I remember that I was frozen by the spectacle of this video. I saw it as performance art. It was galvanizing. Everybody in the store around me near enough to see and hear this video stopped like me, watching. This achieved an eerie sort of performance art effect reminiscent of the kind of existential effects of the works of Warhol, Duchamp, or of Judy Chicago: dig, there was a supraliminal frame added to the several frames of spectatorship INSIDE the video, and that was this last frame OUTSIDE the video--the frame constituted by myself and the people in the department store who were stopping to look at the video. I noticed how we were mirroring the sidewalk audience INSIDE the spacetime of the video (Life imitating art?). Like the people inside the video watching the dancer, people in the store watching the video, looked wistful, even touched by the video's spectacle and narrative. Mostly Cuban Americans and Haitians, of course, because this was West Miami.
I felt sort of pierced by it this video. I was in love with and living with an Italian-American girlfriend (Peri Giovannucci) at the time; a very stable long-term relationship, but this image of the dancing Black man made me feel a hollow place in me where I missed Black women I had loved in the past.
Anyway, I recently saw this video again when it became widely available for download on the Internet--it's a cult video apparently.

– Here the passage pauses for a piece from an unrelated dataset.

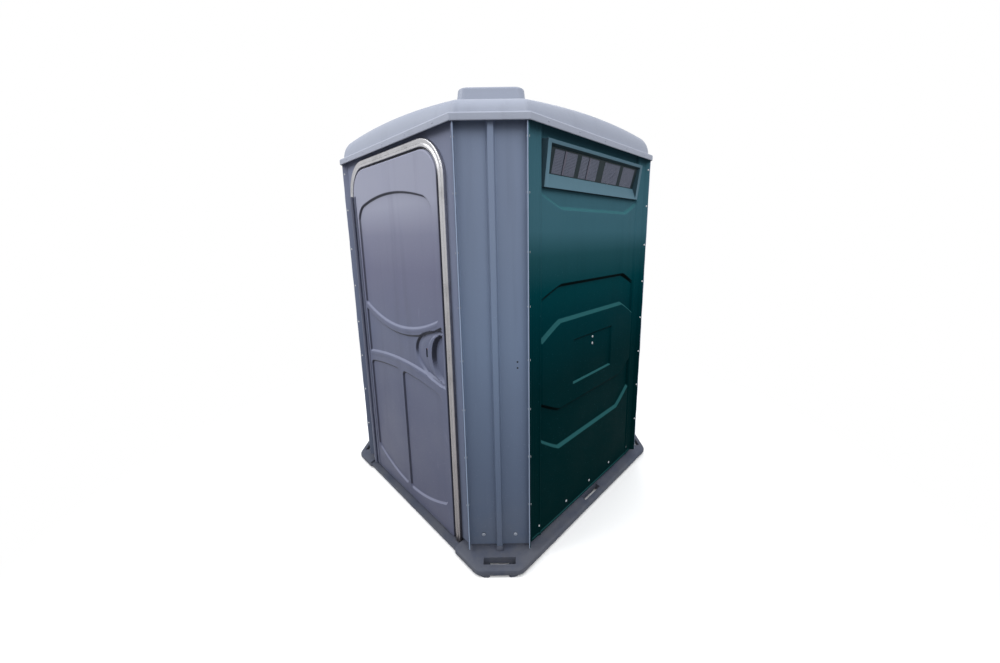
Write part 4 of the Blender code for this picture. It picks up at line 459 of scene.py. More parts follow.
@dataclass(frozen=True)
class Sign:
    """The latch's indicator disc: free by its window at rest, engaged once the latch is turned."""

    name: str
    centre: Colour
    free: Colour
    engaged: Colour
    seam: float = 0.0015

    def material(self) -> bpy.types.Material:
        """Build the finish.

        Returns:
            The material.
        """
        bench = Bench(self.name)
        parts = bench.add("ShaderNodeSeparateXYZ")
        shifted = bench.add("ShaderNodeVectorMath", operation="SUBTRACT")
        bench.join(bench.where, shifted.inputs[0])
        shifted.inputs[1].default_value = self.centre
        bench.join(shifted.outputs["Vector"], parts.inputs["Vector"])
        sector = bench.combine("ADD", parts.outputs["X"], parts.outputs["Z"])
        edge = bench.span(sector, -self.seam, self.seam)
        dull = bench.noise(90.0, 4.0, 0.6)
        colour = bench.blend(edge, self.free, self.engaged)
        colour = bench.veil(colour, dull, (0.4, 0.7), 0.2, (0.03, 0.03, 0.03))
        bench.feed(bench.shader, Base_Color=colour, Roughness=0.5, Specular_IOR_Level=0.3)
        bench.emboss([(dull, 0.1, 0.0005)])
        return bench.made


Finish = Union[Moulded, Metal, Fitting, Tissue, Sign]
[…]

It still creates in me a surprisingly strong feeling of ennui. Dirty Vegas is as much a performance art group as a pop group, a very interesting group of people. Their presence in the video, in the shadow of a street bodega, is fascinating. Are there intimations of the omniscient POV of the gaze of the ancient dramatist, Euripides, who often appeared as a character in his own dramas, bearing symbolically the gaze of the author?